# What to do, what to do...



## DKV (Jul 18, 2011)

My new DW788 arrives Saturday and of course I'd like to jump right on it. Since I use my tablet extensively I was thinking this might be a good first project. What say the more experienced among us?


----------



## distrbd (Sep 14, 2011)

While we are waiting for replies from the more experienced scroll sawyers among us may I ask ,do you already have a few good quality blades? what sizes/brand ?


----------



## DKV (Jul 18, 2011)

distrbd, no blades but I read about the recommended set to buy on the blog you sent me.


----------



## distrbd (Sep 14, 2011)

I would order the following blades from Mike(Flying Dutchman blades) until you decide what works best for you.

FD-P No. 2/0 3 doz,
FD-P No. 3 2 doz
FD-NS No. 3/0 1 doz


----------



## Madwood (Jan 17, 2010)

Congrats on your new 788. I've had mine since '04 and love it. If you've never scrolled before, I would practice on something else other than the tablet stand. You'll want to get a feel for the saw and scrolling in general. It's actually quite a slippery slope and I got on it 25+ yrs. ago with a Dremel Moto Shop. As for blades, I agree with Ken that FD blades are top notch. I would get in touch with Mike @ mikesworkshop.com and consult with him and possibly get a sampler from him. I have a selection of about 20 or so different blades and sizes. Depending on the project, you will want different blades. Thinner woods require smaller blades and larger blades for thicker woods. It's also going to depend on the wood. I would get the sampler and see what works best for you.

Hope this helps,
John


----------



## kdc68 (Mar 2, 2012)

Congrats….I received my D788 and the stand a week ago. All assembled and waiting for the blades I ordered to come in. The two that came with the saw aren't the best. Great to practice with but that's it. To help my old eyes, I also bought a magnifying light from HF. I seen it here in the reviews and bought it. Makes a world of difference…Check it out

http://lumberjocks.com/reviews/3670


----------



## DKV (Jul 18, 2011)

Thanks for the suggestions. I will keep everyone up to date. Now that I've given up religion and politics I have to come up with something else to post. Could be difficult…renners and others are betting against me.


----------



## shopdog (Nov 9, 2008)

Great saw…I must have mine 20 years or so…never a problem.
Mike at Flying Dutchman is a great guy, with great blades. He sells an assortment, which is good for beginners.
You can call him, and he will help you with blade choice.
If you are going to do fretwork, you will need drill bits that are smaller in diameter than 1/16". Mike sells them too. 
Enjoy your new toy…it's my favorite tool.


----------



## a1Jim (Aug 9, 2008)

Enjoy your new toy.


----------



## alohafromberkeley (Oct 26, 2011)

+1 on Mike's Workshop- I'd get the FD sampler to start and drill bits. I find a magnifier/light to be more than useful. The DeWalt will spoil you. If you don't have them then I would recommend a good book or two on scrolling- most have full size patterns in the back that you can print out and attach to your project wood. Also, look at Sheila Landry's (aka Scroll Girl) blog entries. We have a goodly number of really amazing scrollers on site. I'm always blown away by the creativity on display…...........Wes


----------



## JustJoe (Oct 26, 2012)

*renners and others are betting against me.*
At least hold out until February 12th. That's the date I've got in the pool. ($2 pick is going to make me a grand. I can feel it!)

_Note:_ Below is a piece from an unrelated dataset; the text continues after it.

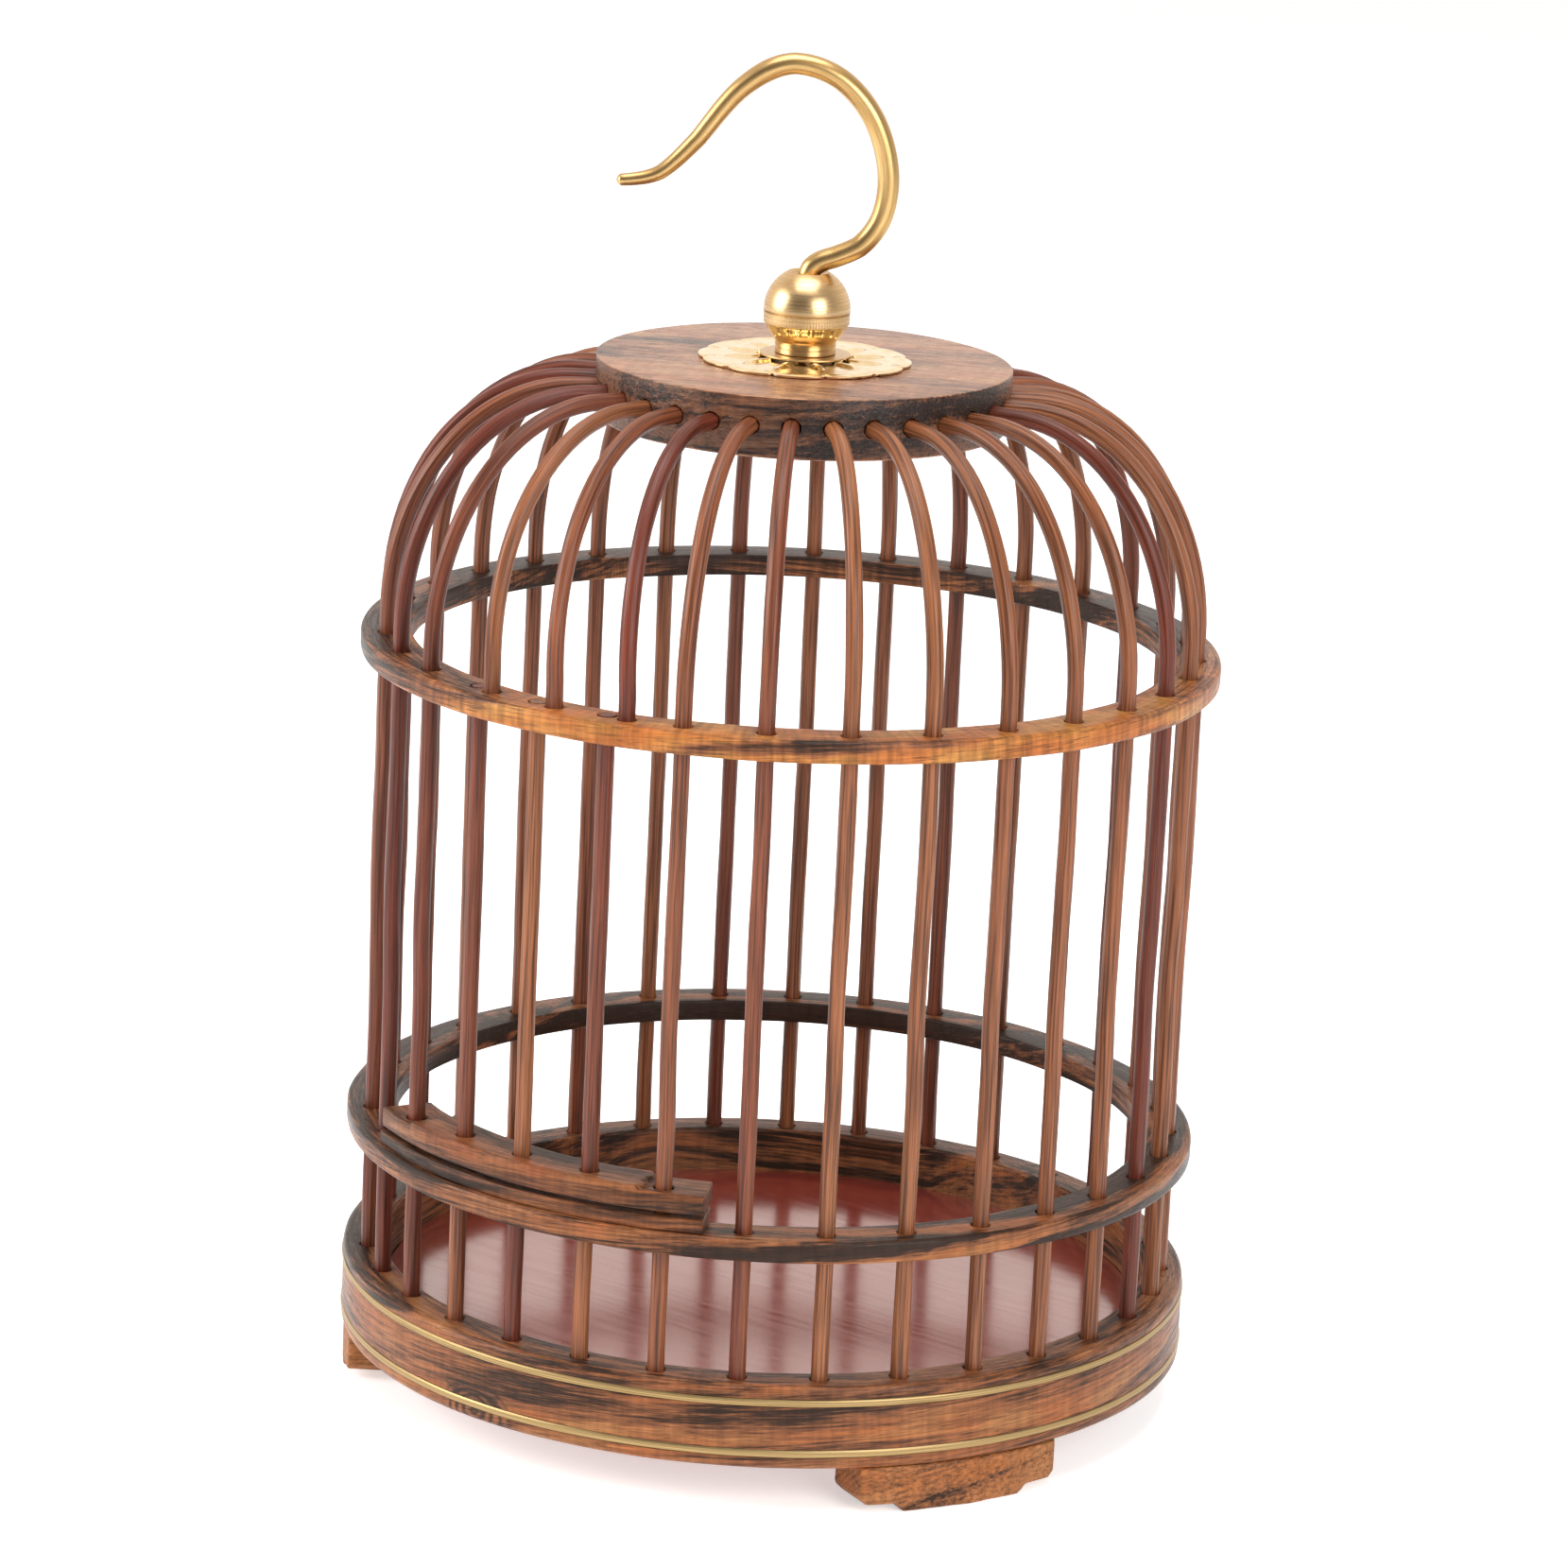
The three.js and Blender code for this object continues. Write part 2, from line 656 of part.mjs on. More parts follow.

If you haven't used a real scrollsaw yet you're in for a treat with the Dewalt. One of the resident experts (Sheila) has a series of quick easy classes that are worth at least a read, if not a work-through.


----------



## DKV (Jul 18, 2011)

The baby arrived early…


----------



## JustJoe (Oct 26, 2012)

What are you waiting for? It only takes 5 minutes to assemble and they give you a couple free blades somewhere in the box. Start scrolling.


----------



## fge (Sep 8, 2008)

Very nice, congrats!


----------



## BArnold (May 20, 2013)

Congratulations on your new toy! I've had my 788 since 2005 and have used it only for accents on pieces I've built so far. I bought a good range of blades from Mike when I first got the saw. I keep saying I'll do more scrolling but stay busy with larger projects, darn it!!!


----------



## waho6o9 (May 6, 2011)

Looks like a fine machine DKV, congratulations!


----------



## DKV (Jul 18, 2011)

I thought the bandsaw with a 1/8" blade could cut some nice curves. No sanding required with the scrollsaw.


----------



## vinnie (Feb 13, 2009)

DKV, Congratulations! I love my BIG YELLOW! I've had mine for four years now. I just greased all the bearings and put it back together. It runs nice and smooth. I just ordered another one…comes in Tuesday.

Enjoy! Vinnie


----------



## helluvawreck (Jul 21, 2010)

DKV, I think that's a real nice design. Have fun with your new toy.

helluvawreck aka Charles
http://woodworkingexpo.wordpress.com


----------



## SCOTSMAN (Aug 1, 2008)

I bought a brand new most expensive model at the time Delta it came with quick release blade holder which I cannot get to grips with.Now it lies unused on a special bench I made for it from metal.I need to go back to it and try again the blades keep coming out of the holder each and everytime it's a real pain in the whotsit.LOL Alistair


----------



## DKV (Jul 18, 2011)

Today as I was practicing using my scrollsaw I noticed that I was so focused on cutting to the line that my fingers got pretty close to the blade. I surely don't want to be the first to post blood and gore shots of my first scrollsaw accident. Here's the question. How serious can a scrollsaw encounter be? All I can imagine is a small cut before jerking away. Any good scrollsaw stories out there? I swear that if anyone says they cut there thumb off I will demand pix and then delete your post.


----------



## Pete_Jud (Feb 15, 2008)

I have the same saw as well, but as my hands get older the saw gets less used. Great saw I think you will enjoy it.


----------